-- Begin --
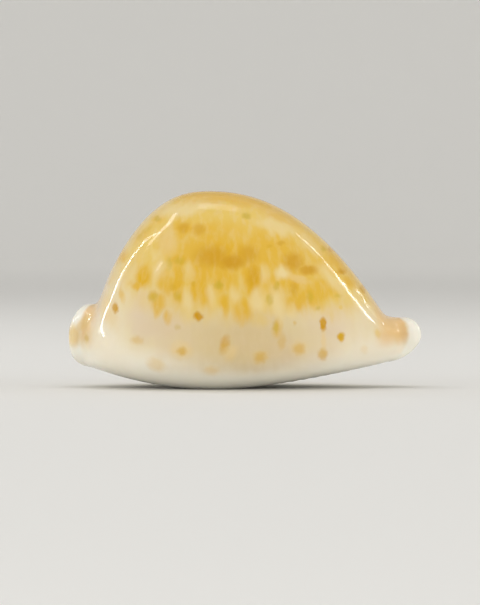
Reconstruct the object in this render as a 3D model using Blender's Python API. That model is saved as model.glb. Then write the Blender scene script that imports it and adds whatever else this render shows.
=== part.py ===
"""A humped cowrie shell with drawn-out, flanged ends, lying on its base.

The shell is one rolled sheet of porcelain-like wall. Its two long edges curl in
as the toothed lips of the aperture, and its two short edges are the rims of the
end flanges. The outer skin and the wall of the hollow are lofted through unlike
cross-sections, and a rounded edge joins them all the way round.

Frame: +X runs to the narrow front end, +Z up to the crest of the hump, and the
outer lip is on the -Y side. Every size below is in millimetres.
"""

import bmesh
import bpy
import numpy as np

MM = 0.001

# Overall size
LENGTH = 80.0
HEIGHT = 44.69
HALF_WIDTH = 24.98

# Hump, seen from the side: a blunt back slope and a long front slope
CREST_X = -8.4
BACK_RUN, BACK_POWER, BACK_FULLNESS = 29.84, 2.30, 1.35
FRONT_RUN, FRONT_POWER, FRONT_FULLNESS = 49.1, 2.21, 1.015
CREST_LEAN = 1.3

# Outline seen from above, around the widest station
WIDEST_X = -5.5
BACK_SPAN, BACK_SPAN_POWER, BACK_SPAN_FULLNESS = 32.0, 2.4, 2.0
FRONT_SPAN, FRONT_SPAN_POWER, FRONT_SPAN_FULLNESS = 44.5, 1.9, 1.4
SIDE_HEIGHT, SIDE_RISE_BACK, SIDE_RISE_FRONT = 11.2, 0.8, 1.1

# Roundness of a cross-section over its widest point and under it; 1 is an ellipse
DOME_POWER, BASE_POWER = 0.95, 0.76

# Belly of the base, and the flat spot that it rests on
BELLY_X = -6.8
BELLY_SINK = 0.45
BELLY_RISE_BACK, BELLY_POWER_BACK = 0.0101, 1.86
BELLY_RISE_FRONT, BELLY_POWER_FRONT = 0.0310, 1.45

# End flanges
BACK_COLLAR_TOP, BACK_COLLAR_DROP, BACK_COLLAR_X = 19.6, 0.09, -33.5
BACK_COLLAR_HALF_WIDTH = 8.6
FRONT_COLLAR_TOP = 16.0
FRONT_COLLAR_HALF_WIDTH = 6.8
COLLAR_BLEND = 1.2
COLLAR_SHIFT = 0.5
SHIFT_START = 24.0
RIDGE_TIP = 39.95
BACK_TIP_HEIGHT, FRONT_TIP_HEIGHT = 12.2, 12.2
BACK_SETBACK_TOP, BACK_SETBACK_BASE, BACK_SETBACK_POWER = 3.6, 3.2, 2.9
FRONT_SETBACK_TOP, FRONT_SETBACK_BASE, FRONT_SETBACK_POWER = 2.4, 5.8, 2.1
RIM_BULGE = 1.7
RIM_INSET = 1.2

# Creases where the flanges meet the body, at the crest and at the sides
BACK_CREASE_TOP, BACK_CREASE_SIDE, BACK_CREASE_BASE = -33.9, -36.7, -39.5
FRONT_CREASE_TOP, FRONT_CREASE_SIDE, FRONT_CREASE_BASE = 34.6, 35.4, 36.5
BACK_GROOVE_DEPTH, FRONT_GROOVE_DEPTH = 0.75, 0.9
GROOVE_WIDTH = 1.7
GROOVE_FADE_LOW, GROOVE_FADE_HIGH = -0.8, 0.0
FRONT_GROOVE_FADE, FRONT_GROOVE_FADE_START = 0.8, 0.5
FLANGE_LEAST = 1.3
FLANGE_ROWS = 3

# Aperture: a sinuous slit that bends towards the inner lip at the back
SLIT_ROUTE = ((-38.0, 2.0), (-30.0, 0.3), (-19.0, -1.9), (-5.0, -3.0),
              (12.0, -2.7), (26.0, -1.2), (38.0, 0.2))
SLIT_HALF_GAP_BACK, SLIT_HALF_GAP_FRONT = 1.45, 1.85
OUTER_LIP_ROLL, INNER_LIP_ROLL = 3.0, 2.5
LIP_DEPTH = 4.3
MOUTH_LIP_ROLL, MOUTH_LIP_DEPTH = 1.6, 2.6
MOUTH_BACK = (-37.0, -27.0)
MOUTH_FRONT = (28.0, 36.0)

# Teeth: ridges across both lips, left standing between shallow grooves
TOOTH_FIRST_X, TOOTH_LAST_X = -31.5, 32.5
TOOTH_GROOVE = 0.75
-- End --
_Given exercise_
Print exactly, and only, the lines beginning at the top of the listing and ending at the line with "cross-sections, and a".

_Exercise response_
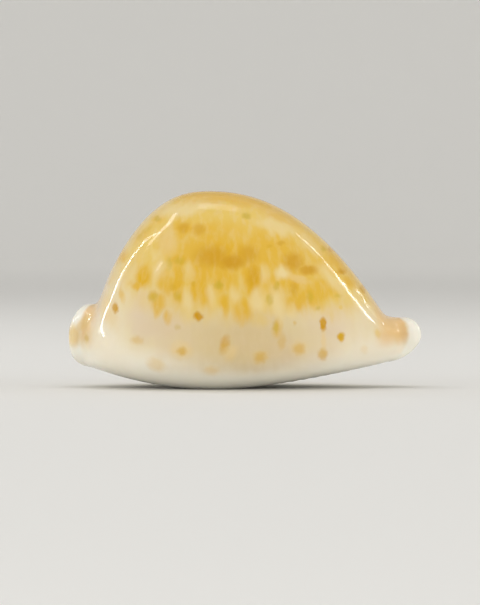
Reconstruct the object in this render as a 3D model using Blender's Python API. That model is saved as model.glb. Then write the Blender scene script that imports it and adds whatever else this render shows.
=== part.py ===
"""A humped cowrie shell with drawn-out, flanged ends, lying on its base.

The shell is one rolled sheet of porcelain-like wall. Its two long edges curl in
as the toothed lips of the aperture, and its two short edges are the rims of the
end flanges. The outer skin and the wall of the hollow are lofted through unlike
cross-sections, and a rounded edge joins them all the way round.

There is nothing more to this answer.